HONOLULU — The City and County of Honolulu closed out 2021 on a high note after being recognized as one of three “most improved” cities in a national City Clean Energy Scorecard, according to a news release.

The report based its conclusions on actions taken to mitigate a city's contribution toward climate change.

What You Need To Know

  • The Oahu Resilience Strategy, created in 2019, looks at 44 specific actions that address multiple challenges in terms of residents being able to afford to stay home and climate change impacts

  • The Climate Action Plan is Oahu’s strategy over the next five years to reduce emissions toward a “net-negative” carbon economy by 2045 and reduce emissions by 45% by 2025

  • Visit the Office of Climate Change, Sustainability and Resiliency website for an overview of the resilience strategy, the 2021 annual sustainability report and more

  • The public can join the effort with tips available on the Hawaii Energy website

The American Council for an Energy-Efficient Economy is a nonprofit research organization that annually reports its findings based on surveys of 100 major U.S. cities using the scorecard. The organization develops policies to reduce energy waste and combat change.
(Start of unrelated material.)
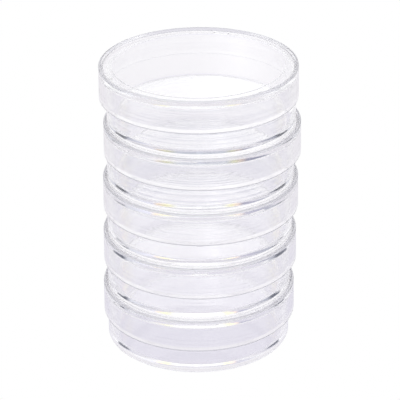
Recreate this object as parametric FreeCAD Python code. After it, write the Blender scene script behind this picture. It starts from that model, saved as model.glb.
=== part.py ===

Actions taken in clean energy and transportation projects, efforts to improve resiliency, support equity and aid in economic recovery counted toward Honolulu’s jump from its 41st spot in 2020 to number 24 in 2021. According to the survey, it’s the only city that improved its scores in all policy areas. It ranked 47th in 2019.

“Increasing our scorecard ranking by such a significant amount is exciting progress that couldn’t have been achieved without the collaborative vision and commitment of community, city leadership and departments,” said Matthew Gonser, director and chief resilience officer of the Office of Climate Change, Sustainability and Resiliency. “We are inspired by the innovation of the cities included in this report and appreciate the provided recommendations. Honolulu has made great progress in recent years, and as we look ahead to 2022, we know we can accomplish so much more together.”

The city worked with community partners and across departments to implement initiatives such as “streamlining parking requirements, expanding safe and clean transportation options for residents, upgrading city facilities through an Energy Service Company partnership, adopting EV and PV-ready energy codes for homes and businesses, bringing electric vehicles into the city fleet, and measuring energy and water use, i.e. benchmarking, in city facilities,” according to the release.

The flowers of a Geometry tree, one of 44 trees planted in the Downtown/Chinatown area in October as a way of creating a greener and cooler urban core. (Honolulu Dept. of Parks & Recreation)

“We’re proud to contribute to reducing Honolulu’s greenhouse gas emissions by increasing green and energy-efficient transportation infrastructure,” said Roger Morton, department of transportation services director. “With rail, protected bike lanes, the start of the electrification of our bus fleet, and the push for more multimodal transportation options, we have a lot to look forward to when it comes to cleaner transit.”

Efforts by city departments, non-governmental partners and individuals working together help to fulfill Hawaii’s climate action goals and local goals as stated in the Oahu Resilience Strategy and Climate Action Plan.

Mayor Rick Blangiardi released the Climate Action Plan in April 2021, which provides details on “additional programs, policies and actions that Oahu can take to reduce greenhouse gas emissions by 45% in targeted sectors over the next five years and put the city on the path to carbon neutrality by 2045.”

The five areas upon which the scorecard ranks each city are community-wide initiatives (in which Honolulu ranked 4.5 of 15 points); buildings policies (9.5 of 30 points); transportation policies (14.5 of 30 points); energy and water utilities (9 of 15 points); and local government operations (4 of 10 points).

According to the scorecard, “Honolulu performed best in the energy and water utilities category. The city rose significantly in the rankings this year, but can improve across multiple policy areas to advance its rank in the next edition of the Scorecard, most notably in community-wide initiatives and local government operations.”

See ACEEE’s Honolulu ranking and its full report of nationwide cities.

The city encourages residents to join the effort by visiting the Hawaii Energy website for money-saving tips, incentives and rebates to reduce home or business energy consumption.

Early this year, the city will be announcing additional initiatives and progress toward energy-saving projects, a new electric bus fleet and new Better Buildings Benchmarking program.